Your answer should consist only of the lines below from the one with "What three.js and" through the one with "are in millimetres.", copied exactly.

***

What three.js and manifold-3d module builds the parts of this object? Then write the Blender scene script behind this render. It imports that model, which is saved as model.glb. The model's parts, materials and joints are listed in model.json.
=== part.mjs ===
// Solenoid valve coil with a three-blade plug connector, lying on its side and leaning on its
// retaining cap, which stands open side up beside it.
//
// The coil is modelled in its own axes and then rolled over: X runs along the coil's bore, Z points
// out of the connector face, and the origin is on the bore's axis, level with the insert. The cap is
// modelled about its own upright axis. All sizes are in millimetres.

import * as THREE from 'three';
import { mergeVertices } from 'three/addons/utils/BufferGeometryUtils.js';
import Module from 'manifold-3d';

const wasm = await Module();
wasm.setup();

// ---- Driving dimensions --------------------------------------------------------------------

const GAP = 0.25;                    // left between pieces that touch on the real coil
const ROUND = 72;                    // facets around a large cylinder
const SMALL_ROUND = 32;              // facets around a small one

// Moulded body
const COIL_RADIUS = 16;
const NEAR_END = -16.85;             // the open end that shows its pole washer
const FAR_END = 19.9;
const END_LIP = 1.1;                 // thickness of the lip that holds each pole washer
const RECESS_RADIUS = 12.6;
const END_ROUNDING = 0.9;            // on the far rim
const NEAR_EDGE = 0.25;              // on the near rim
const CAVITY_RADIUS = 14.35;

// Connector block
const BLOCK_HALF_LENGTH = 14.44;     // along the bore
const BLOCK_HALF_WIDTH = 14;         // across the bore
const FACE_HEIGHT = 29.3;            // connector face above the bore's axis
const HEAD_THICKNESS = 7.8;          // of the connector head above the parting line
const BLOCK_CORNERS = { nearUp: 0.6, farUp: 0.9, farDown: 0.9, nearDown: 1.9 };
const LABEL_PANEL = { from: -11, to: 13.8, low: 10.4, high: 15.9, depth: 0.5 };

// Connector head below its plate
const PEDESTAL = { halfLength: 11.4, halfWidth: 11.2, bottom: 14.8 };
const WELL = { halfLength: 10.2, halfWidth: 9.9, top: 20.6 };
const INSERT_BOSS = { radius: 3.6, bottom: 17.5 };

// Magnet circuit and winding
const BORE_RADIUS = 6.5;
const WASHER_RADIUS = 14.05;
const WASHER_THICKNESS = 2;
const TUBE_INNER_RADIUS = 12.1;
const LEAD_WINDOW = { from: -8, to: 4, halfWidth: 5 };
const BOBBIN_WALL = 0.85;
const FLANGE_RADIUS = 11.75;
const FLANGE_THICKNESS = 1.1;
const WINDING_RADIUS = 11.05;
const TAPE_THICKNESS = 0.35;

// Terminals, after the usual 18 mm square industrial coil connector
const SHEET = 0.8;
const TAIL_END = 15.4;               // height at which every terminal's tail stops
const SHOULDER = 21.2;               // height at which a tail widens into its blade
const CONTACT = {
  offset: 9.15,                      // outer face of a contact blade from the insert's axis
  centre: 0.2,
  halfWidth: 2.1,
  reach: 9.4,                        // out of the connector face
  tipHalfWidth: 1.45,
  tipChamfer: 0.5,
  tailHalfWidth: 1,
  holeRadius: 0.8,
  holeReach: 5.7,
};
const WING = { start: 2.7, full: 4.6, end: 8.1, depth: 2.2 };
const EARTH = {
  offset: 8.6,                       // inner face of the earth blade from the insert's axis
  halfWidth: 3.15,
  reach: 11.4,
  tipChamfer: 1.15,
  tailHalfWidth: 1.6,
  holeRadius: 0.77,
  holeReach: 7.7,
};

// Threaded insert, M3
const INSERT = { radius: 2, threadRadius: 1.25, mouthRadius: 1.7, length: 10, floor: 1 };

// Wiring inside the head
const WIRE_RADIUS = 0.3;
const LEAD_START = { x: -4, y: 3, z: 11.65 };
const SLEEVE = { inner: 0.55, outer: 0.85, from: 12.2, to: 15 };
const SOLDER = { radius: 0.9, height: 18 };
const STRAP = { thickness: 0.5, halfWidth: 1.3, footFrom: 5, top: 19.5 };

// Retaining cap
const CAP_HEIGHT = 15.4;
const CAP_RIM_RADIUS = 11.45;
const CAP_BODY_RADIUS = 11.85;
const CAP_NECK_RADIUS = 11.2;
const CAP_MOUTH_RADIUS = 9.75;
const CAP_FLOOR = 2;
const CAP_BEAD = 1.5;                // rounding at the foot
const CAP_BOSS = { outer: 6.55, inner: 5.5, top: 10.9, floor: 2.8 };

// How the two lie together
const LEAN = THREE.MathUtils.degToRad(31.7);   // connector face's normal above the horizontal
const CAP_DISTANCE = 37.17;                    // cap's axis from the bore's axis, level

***

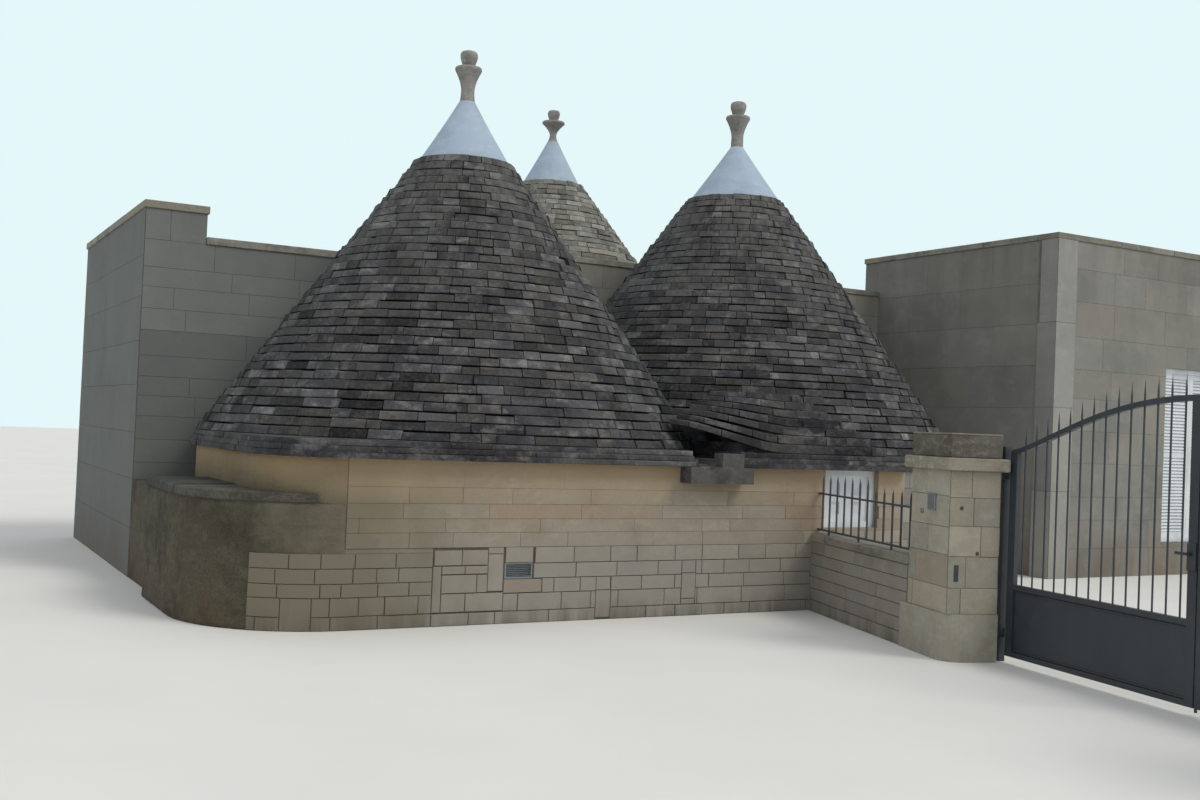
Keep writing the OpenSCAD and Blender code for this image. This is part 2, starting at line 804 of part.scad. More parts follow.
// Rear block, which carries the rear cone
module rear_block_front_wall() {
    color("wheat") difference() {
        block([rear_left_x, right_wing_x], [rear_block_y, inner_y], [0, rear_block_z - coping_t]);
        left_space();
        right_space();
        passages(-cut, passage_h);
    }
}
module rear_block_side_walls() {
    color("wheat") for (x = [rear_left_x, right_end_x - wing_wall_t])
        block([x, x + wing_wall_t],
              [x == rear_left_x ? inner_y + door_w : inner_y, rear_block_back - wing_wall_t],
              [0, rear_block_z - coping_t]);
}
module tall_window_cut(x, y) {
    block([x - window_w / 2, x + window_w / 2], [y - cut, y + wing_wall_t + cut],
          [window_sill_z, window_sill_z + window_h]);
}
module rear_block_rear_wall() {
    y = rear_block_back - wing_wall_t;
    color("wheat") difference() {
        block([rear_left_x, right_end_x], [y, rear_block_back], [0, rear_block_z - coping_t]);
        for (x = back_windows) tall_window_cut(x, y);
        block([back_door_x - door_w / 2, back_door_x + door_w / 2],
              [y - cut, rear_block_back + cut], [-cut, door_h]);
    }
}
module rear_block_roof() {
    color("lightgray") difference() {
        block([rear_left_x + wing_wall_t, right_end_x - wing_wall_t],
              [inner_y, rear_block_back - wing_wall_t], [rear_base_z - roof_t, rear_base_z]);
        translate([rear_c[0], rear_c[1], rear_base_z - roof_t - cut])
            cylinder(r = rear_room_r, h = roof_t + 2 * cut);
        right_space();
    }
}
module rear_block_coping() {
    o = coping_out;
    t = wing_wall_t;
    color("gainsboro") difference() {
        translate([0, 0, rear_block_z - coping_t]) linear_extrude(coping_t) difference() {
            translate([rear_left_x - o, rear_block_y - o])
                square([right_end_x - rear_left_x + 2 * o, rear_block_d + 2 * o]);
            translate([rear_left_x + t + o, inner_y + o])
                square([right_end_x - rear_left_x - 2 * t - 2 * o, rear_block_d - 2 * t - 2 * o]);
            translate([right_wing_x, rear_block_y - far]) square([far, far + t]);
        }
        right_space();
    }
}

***

:: The answer ::
What three.js and manifold-3d module builds the parts of this object? Then write the Blender scene script behind this render. It imports that model, which is saved as model.glb. The model's parts, materials and joints are listed in model.json.
=== part.mjs ===
// Solenoid valve coil with a three-blade plug connector, lying on its side and leaning on its
// retaining cap, which stands open side up beside it.
//
// The coil is modelled in its own axes and then rolled over: X runs along the coil's bore, Z points
// out of the connector face, and the origin is on the bore's axis, level with the insert. The cap is
// modelled about its own upright axis. All sizes are in millimetres.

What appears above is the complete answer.